It is similar to the mechanism used to register an extension function, except that the signature of an extension element implementation is different.

The registration is bound to a single transformation instance referred to by ctxt, name is the UTF8 encoded name for the NCName of the element, and URI is the namespace name for the extension (no checking is done, a module could register elements for a different namespace, but it is not recommended).

Implementing an extension element

The implementation of the element must have the signature of an XSLT transformation function:

/** 
 * xsltTransformFunction: 
 * @ctxt: the XSLT transformation context
 * @node: the input node
 * @inst: the stylesheet node 
 * @comp: the compiled information from the stylesheet 
 * 
 * signature of the function associated to elements part of the
 * stylesheet language like xsl:if or xsl:apply-templates.
 */ 
typedef void (*xsltTransformFunction)
                          (xsltTransformContextPtr ctxt,
                           xmlNodePtr node,
                           xmlNodePtr inst,
                           xsltStylePreCompPtr comp);

The first argument is the XSLT transformation context. The second and third arguments are xmlNodePtr i.e. internal memory representation of XML nodes. They are respectively node from the the input document being transformed by the stylesheet and inst the extension element in the stylesheet. The last argument is comp a pointer to a precompiled representation of inst but usually for an extension function this value is NULL by default (it could be added and associated to the instruction in inst->_private).
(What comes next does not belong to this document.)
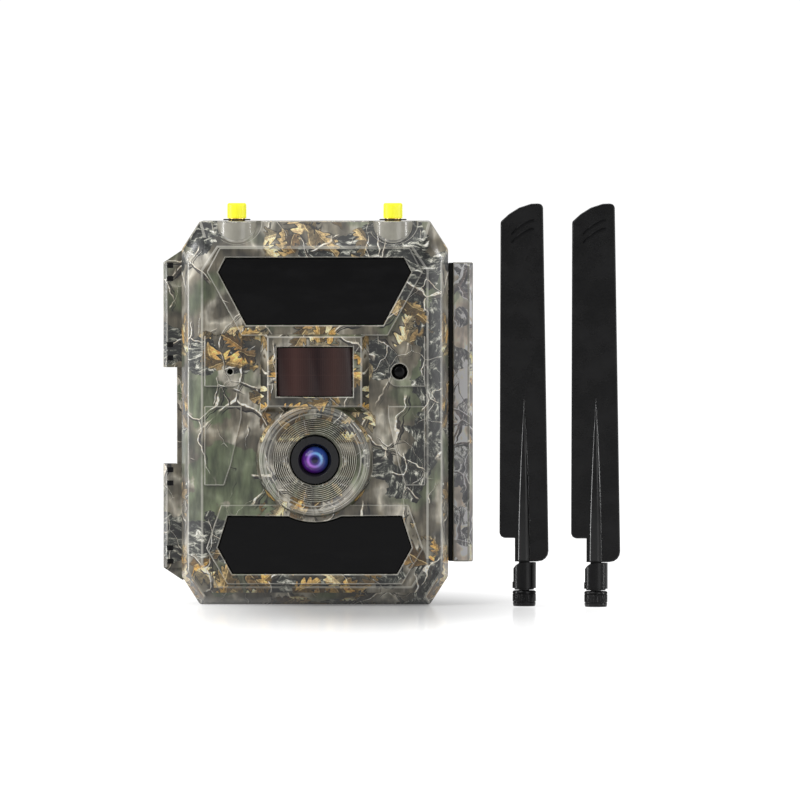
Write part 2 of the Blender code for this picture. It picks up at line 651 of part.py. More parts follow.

The same functions are available from a function implementing an extension element as in an extension function, including xsltGetExtData().

The goal of an extension element being usually to enrich the generated output, it is expected that they will grow the currently generated output tree. This can be done by grabbing ctxt->insert which is the current libxml node being generated (Note this can also be the intermediate value tree being built for example to initialize a variable, the processing should be similar). The functions for libxml tree manipulation from <libxml/tree.h> can be employed to extend or modify the tree, but it is required to preserve the insertion node and its ancestors since there are existing pointers to those elements still in use in the XSLT template execution stack.
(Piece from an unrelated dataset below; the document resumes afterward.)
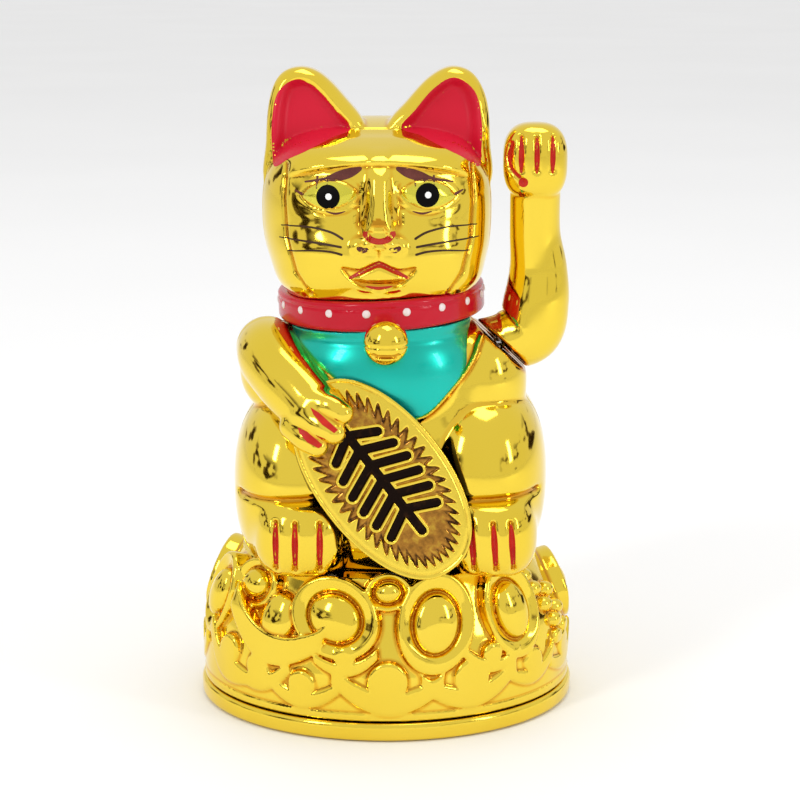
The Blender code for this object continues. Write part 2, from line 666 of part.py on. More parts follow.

Example for extension elements

The module libxslt/transform.c contains the sources of the XSLT built-in elements, including xsl:element, xsl:attribute, xsl:if, etc. There is a small but full example in functions.c providing the implementation for the libxslt:test element, it will output a comment in the result tree:

/**
 * xsltExtElementTest:
 * @ctxt:  an XSLT processing context
 * @node:  The current node
 * @inst:  the instruction in the stylesheet
 * @comp:  precomputed information
 *
 * Process a libxslt:test node
 */
static void
xsltExtElementTest(xsltTransformContextPtr ctxt, xmlNodePtr node,
                   xmlNodePtr inst,
                   xsltStylePreCompPtr comp)
{
    xmlNodePtr comment;

    if (ctxt == NULL) {
        xsltGenericError(xsltGenericErrorContext,
                         "xsltExtElementTest: no transformation context\n");
        return;
    }
    if (node == NULL) {
        xsltGenericError(xsltGenericErrorContext,
                         "xsltExtElementTest: no current node\n");
        return;
    }
    if (inst == NULL) {
        xsltGenericError(xsltGenericErrorContext,
                         "xsltExtElementTest: no instruction\n");
        return;
    }
    if (ctxt->insert == NULL) {
        xsltGenericError(xsltGenericErrorContext,
                         "xsltExtElementTest: no insertion point\n");
        return;
    }
    comment =
        xmlNewComment((const xmlChar *)
                      "libxslt:test element test worked");
    xmlAddChild(ctxt->insert, comment);
}

The shutdown of a module

When the XSLT processor ends a transformation, the shutdown function (if it exists) for each of the modules initialized is called. The xsltExtShutdownFunction type defines the interface for a shutdown function:

/**
 * xsltExtShutdownFunction:
 * @ctxt:  an XSLT transformation context
 * @URI:  the namespace URI for the extension
 * @data:  the data associated to this module
 *
 * A function called at shutdown time of an XSLT extension module
 */
typedef void (*xsltExtShutdownFunction) (xsltTransformContextPtr ctxt,
                                         const xmlChar *URI,
                                         void *data);

This is really similar to a module initialization function except a third argument is passed, it's the value that was returned by the initialization function. This allows the routine to deallocate resources from the module for example close the connection to the database to keep the same example.

Future work

Well, some of the pieces missing:

  • a way to load shared libraries to instantiate new modules
  • a better detection of extension functions usage and their registration without having to use the extension prefix which ought to be reserved to element extensions.
  • more examples
  • implementations of the EXSLT common extension libraries, Thomas Broyer nearly finished implementing them.

Daniel Veillard